== Listed records ==
========
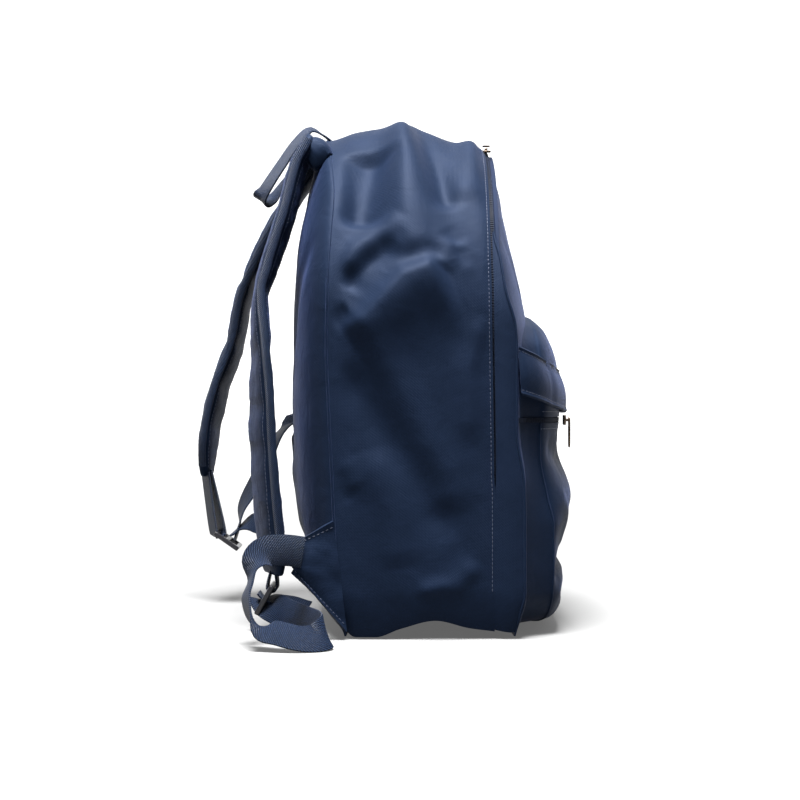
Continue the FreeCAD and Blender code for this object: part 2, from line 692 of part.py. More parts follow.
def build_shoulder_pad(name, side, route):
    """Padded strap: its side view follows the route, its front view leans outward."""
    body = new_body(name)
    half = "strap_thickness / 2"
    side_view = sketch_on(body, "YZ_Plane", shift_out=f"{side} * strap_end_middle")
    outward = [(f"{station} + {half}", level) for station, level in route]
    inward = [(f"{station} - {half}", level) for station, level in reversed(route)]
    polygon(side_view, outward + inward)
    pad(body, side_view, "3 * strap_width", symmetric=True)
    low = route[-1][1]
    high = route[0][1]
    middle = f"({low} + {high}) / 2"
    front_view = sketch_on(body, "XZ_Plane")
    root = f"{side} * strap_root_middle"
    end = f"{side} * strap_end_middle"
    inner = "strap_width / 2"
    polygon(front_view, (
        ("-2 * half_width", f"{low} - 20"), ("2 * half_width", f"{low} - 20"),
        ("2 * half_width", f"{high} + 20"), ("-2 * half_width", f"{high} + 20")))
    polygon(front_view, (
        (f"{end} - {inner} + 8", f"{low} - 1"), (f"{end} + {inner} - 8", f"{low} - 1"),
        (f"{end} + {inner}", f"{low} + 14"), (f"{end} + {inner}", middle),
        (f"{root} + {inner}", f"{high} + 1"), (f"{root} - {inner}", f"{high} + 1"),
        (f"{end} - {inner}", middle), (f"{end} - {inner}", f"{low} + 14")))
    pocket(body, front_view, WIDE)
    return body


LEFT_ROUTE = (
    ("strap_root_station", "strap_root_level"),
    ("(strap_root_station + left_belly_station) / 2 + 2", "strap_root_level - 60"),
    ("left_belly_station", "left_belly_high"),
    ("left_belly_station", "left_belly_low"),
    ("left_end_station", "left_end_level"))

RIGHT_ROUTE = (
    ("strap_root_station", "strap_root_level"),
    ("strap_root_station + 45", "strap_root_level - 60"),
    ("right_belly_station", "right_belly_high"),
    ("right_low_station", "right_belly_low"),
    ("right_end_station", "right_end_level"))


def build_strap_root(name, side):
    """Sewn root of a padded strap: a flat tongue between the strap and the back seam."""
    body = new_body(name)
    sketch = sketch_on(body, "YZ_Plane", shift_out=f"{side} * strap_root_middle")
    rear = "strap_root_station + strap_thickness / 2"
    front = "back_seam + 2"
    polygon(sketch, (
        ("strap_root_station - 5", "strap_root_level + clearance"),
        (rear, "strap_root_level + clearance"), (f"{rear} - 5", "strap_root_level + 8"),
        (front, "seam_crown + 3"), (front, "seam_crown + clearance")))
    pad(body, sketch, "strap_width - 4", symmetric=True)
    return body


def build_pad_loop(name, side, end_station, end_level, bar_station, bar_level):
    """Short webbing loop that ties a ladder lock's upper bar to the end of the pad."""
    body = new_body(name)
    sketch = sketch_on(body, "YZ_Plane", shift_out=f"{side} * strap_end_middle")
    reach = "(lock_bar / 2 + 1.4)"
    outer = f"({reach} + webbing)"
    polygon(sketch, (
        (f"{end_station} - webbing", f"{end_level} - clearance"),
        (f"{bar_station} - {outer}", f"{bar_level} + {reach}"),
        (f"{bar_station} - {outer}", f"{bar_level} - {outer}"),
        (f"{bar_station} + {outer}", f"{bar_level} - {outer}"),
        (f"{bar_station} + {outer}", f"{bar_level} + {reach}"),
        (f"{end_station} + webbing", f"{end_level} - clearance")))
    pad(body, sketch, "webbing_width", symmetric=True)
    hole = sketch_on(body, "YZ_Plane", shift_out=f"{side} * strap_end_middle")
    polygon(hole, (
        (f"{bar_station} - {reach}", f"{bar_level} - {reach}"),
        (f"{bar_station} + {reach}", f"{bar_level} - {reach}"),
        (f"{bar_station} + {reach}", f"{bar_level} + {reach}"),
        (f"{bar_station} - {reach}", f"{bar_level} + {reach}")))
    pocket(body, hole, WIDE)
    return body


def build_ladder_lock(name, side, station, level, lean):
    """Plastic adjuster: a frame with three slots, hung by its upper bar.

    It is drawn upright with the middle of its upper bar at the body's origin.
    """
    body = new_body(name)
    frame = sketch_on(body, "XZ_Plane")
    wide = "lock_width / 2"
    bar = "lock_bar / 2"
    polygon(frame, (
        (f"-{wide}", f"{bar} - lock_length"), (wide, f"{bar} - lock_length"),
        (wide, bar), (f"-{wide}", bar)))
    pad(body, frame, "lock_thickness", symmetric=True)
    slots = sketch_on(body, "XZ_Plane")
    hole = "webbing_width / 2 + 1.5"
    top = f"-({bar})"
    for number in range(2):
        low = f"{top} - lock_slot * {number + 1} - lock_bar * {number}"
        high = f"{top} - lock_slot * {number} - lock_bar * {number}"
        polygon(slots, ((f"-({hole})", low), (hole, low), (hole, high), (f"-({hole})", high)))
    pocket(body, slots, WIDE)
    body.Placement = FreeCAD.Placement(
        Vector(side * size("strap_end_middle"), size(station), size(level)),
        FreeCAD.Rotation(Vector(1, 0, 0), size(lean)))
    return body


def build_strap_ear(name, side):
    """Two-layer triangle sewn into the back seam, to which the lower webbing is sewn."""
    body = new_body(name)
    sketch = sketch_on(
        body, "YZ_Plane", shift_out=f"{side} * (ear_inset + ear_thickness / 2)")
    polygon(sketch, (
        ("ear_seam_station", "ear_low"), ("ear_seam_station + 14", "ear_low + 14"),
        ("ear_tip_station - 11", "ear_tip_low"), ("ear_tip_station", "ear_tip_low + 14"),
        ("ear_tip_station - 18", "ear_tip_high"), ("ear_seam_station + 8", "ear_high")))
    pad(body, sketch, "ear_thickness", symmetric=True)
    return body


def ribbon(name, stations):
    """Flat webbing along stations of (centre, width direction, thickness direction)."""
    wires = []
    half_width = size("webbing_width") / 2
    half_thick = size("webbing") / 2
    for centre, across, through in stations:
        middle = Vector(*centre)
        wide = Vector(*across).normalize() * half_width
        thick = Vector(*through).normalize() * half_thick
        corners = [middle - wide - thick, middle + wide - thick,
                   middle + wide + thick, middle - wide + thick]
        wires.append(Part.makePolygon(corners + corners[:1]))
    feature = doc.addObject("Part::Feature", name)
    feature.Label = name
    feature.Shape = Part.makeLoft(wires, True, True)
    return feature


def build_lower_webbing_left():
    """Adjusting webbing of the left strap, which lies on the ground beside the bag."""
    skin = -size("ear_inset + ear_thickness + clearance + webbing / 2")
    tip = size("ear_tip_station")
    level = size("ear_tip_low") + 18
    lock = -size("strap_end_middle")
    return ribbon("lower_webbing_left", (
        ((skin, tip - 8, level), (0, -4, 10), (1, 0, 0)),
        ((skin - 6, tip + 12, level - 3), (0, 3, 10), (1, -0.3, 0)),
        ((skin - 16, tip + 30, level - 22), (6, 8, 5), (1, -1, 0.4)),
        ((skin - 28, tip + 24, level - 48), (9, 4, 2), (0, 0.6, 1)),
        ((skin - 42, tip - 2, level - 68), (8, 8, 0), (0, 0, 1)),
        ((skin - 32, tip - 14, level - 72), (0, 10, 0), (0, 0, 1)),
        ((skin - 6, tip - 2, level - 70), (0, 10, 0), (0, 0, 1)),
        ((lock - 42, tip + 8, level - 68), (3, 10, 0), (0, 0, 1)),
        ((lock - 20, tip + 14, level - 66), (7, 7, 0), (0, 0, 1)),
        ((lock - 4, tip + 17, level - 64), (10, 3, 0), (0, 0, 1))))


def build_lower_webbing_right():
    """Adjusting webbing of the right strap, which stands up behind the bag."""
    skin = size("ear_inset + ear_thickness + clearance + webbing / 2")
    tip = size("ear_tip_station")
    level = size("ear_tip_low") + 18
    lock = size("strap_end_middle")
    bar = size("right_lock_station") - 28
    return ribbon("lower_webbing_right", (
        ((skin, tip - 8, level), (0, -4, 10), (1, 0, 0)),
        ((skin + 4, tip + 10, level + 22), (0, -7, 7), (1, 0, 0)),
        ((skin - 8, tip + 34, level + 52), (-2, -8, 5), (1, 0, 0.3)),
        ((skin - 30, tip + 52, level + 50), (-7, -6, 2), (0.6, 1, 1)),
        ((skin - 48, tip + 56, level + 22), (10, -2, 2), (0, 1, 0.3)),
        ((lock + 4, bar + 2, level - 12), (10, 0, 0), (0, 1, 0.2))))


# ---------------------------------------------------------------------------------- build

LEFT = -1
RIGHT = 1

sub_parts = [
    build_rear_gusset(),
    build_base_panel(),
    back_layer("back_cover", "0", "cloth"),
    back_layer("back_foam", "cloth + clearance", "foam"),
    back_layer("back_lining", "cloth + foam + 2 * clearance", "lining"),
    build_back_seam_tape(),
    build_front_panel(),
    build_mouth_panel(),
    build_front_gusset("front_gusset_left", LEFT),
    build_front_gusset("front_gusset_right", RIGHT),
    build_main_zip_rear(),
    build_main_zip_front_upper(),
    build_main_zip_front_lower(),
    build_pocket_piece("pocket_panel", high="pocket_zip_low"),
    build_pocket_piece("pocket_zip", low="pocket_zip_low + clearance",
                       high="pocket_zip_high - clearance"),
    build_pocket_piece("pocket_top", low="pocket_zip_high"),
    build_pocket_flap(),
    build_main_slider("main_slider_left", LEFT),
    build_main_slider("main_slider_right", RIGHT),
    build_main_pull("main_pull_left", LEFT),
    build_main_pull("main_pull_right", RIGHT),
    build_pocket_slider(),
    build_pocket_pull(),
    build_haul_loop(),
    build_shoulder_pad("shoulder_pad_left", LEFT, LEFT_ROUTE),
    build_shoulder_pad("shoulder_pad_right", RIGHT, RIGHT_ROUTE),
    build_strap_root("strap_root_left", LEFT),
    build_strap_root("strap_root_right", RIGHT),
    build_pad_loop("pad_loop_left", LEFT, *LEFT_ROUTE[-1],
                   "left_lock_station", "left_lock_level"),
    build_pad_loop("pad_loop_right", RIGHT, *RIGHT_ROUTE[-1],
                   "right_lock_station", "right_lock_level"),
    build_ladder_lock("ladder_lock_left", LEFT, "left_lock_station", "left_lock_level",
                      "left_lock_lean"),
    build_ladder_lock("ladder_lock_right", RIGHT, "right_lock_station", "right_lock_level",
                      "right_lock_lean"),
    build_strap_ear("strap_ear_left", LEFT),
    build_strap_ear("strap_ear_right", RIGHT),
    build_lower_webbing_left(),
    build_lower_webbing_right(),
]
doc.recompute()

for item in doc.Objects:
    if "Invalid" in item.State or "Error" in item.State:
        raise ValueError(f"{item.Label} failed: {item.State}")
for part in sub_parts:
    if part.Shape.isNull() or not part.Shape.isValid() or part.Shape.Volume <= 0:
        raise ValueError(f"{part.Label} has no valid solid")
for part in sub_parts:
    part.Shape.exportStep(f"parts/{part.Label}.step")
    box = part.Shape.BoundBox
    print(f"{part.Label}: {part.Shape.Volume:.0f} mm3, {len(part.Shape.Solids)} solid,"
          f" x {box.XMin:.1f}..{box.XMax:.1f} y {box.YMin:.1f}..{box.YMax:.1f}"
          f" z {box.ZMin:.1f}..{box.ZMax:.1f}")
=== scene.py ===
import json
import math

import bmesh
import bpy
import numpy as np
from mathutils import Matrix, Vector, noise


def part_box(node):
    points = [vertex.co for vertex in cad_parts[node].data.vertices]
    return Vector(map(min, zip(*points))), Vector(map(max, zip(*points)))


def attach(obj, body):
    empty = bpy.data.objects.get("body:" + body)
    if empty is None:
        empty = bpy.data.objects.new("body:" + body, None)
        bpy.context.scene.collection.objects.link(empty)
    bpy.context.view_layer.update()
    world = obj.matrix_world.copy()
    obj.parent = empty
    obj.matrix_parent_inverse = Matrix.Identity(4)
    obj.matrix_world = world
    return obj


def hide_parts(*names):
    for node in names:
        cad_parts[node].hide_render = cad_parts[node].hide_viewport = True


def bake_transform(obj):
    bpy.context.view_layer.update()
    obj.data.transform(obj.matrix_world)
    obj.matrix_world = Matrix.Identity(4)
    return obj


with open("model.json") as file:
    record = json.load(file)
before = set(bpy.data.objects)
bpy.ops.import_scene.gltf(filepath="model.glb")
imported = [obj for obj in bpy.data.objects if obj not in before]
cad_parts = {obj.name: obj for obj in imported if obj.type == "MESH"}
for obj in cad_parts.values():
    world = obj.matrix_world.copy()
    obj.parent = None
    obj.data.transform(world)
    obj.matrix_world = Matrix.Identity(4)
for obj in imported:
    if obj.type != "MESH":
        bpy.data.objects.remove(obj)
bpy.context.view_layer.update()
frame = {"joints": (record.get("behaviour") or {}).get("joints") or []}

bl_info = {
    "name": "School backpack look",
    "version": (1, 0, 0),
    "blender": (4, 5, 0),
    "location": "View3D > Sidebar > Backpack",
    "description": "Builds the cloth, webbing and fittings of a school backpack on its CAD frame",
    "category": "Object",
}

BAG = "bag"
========
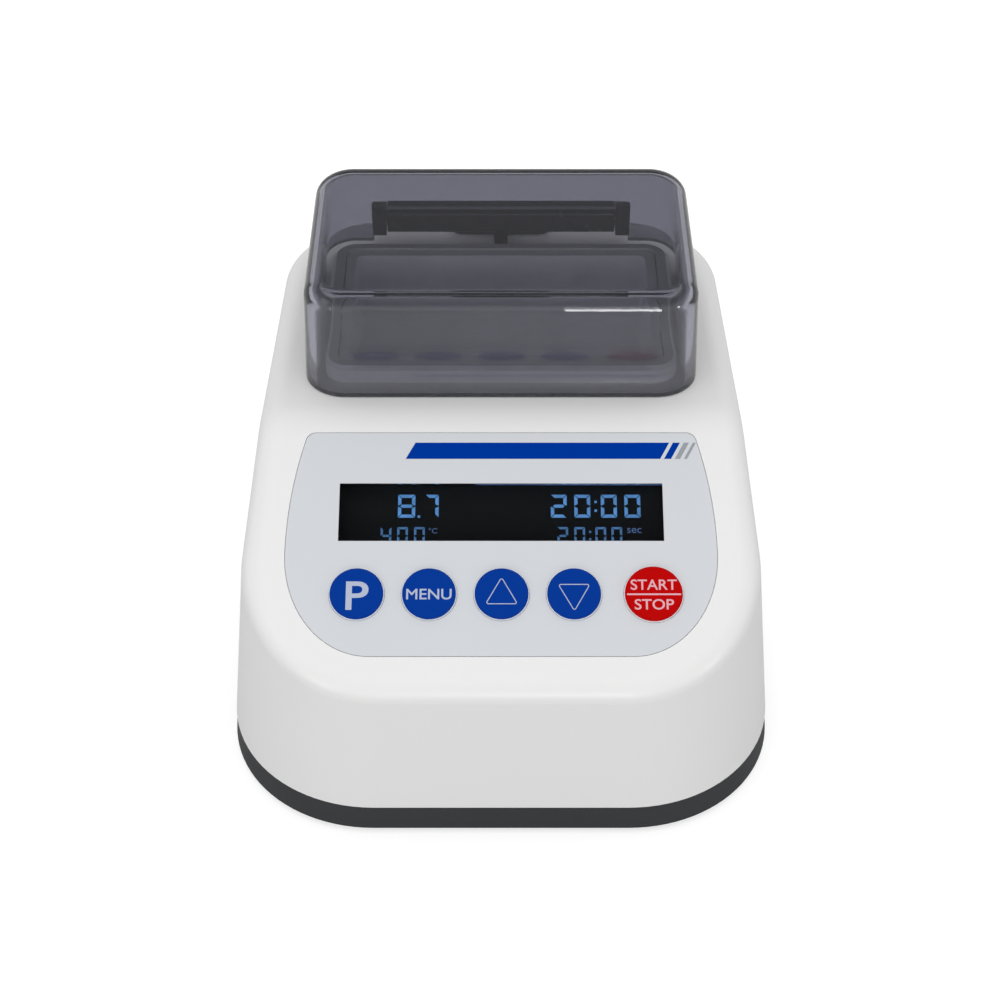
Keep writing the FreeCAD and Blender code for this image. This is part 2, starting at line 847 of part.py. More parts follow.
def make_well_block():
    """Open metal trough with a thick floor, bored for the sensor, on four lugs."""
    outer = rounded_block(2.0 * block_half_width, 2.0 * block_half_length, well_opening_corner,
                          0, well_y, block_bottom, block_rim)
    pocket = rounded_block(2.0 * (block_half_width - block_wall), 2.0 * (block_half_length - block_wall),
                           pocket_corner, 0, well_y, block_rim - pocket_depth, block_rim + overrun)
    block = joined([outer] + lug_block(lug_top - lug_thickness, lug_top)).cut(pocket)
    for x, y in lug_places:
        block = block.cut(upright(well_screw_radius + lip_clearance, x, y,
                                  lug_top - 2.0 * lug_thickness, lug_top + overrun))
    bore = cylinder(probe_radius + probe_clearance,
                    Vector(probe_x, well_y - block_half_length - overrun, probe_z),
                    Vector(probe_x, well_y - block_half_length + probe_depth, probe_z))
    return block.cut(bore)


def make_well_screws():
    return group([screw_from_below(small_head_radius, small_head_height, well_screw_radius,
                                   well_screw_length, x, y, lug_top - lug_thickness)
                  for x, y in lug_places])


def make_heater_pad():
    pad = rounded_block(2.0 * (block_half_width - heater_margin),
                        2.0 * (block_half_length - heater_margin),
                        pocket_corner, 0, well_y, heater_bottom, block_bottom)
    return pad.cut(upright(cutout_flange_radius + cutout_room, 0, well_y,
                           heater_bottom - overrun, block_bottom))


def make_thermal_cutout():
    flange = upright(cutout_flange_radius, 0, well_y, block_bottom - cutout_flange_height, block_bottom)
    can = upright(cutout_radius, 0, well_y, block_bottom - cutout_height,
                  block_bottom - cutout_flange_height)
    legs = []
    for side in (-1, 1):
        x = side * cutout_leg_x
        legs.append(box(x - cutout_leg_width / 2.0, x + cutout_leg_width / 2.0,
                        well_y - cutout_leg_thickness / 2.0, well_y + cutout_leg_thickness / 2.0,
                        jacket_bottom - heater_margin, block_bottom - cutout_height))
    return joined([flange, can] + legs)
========
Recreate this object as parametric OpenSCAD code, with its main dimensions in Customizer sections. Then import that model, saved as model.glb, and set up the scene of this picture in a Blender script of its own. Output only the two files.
========
Only the lines running from the line with "for item in" through the line with "obj.parent = empty" should be repeated, exactly and with both ends kept.

for item in doc.Objects:
    if "Invalid" in item.State or "Error" in item.State:
        raise ValueError(f"{item.Label} failed: {item.State}")
for part in sub_parts:
    if part.Shape.isNull() or not part.Shape.isValid() or part.Shape.Volume <= 0:
        raise ValueError(f"{part.Label} has no valid solid")
for part in sub_parts:
    part.Shape.exportStep(f"parts/{part.Label}.step")
    box = part.Shape.BoundBox
    print(f"{part.Label}: {part.Shape.Volume:.0f} mm3, {len(part.Shape.Solids)} solid,"
          f" x {box.XMin:.1f}..{box.XMax:.1f} y {box.YMin:.1f}..{box.YMax:.1f}"
          f" z {box.ZMin:.1f}..{box.ZMax:.1f}")
=== scene.py ===
import json
import math

import bmesh
import bpy
import numpy as np
from mathutils import Matrix, Vector, noise


def part_box(node):
    points = [vertex.co for vertex in cad_parts[node].data.vertices]
    return Vector(map(min, zip(*points))), Vector(map(max, zip(*points)))


def attach(obj, body):
    empty = bpy.data.objects.get("body:" + body)
    if empty is None:
        empty = bpy.data.objects.new("body:" + body, None)
        bpy.context.scene.collection.objects.link(empty)
    bpy.context.view_layer.update()
    world = obj.matrix_world.copy()
    obj.parent = empty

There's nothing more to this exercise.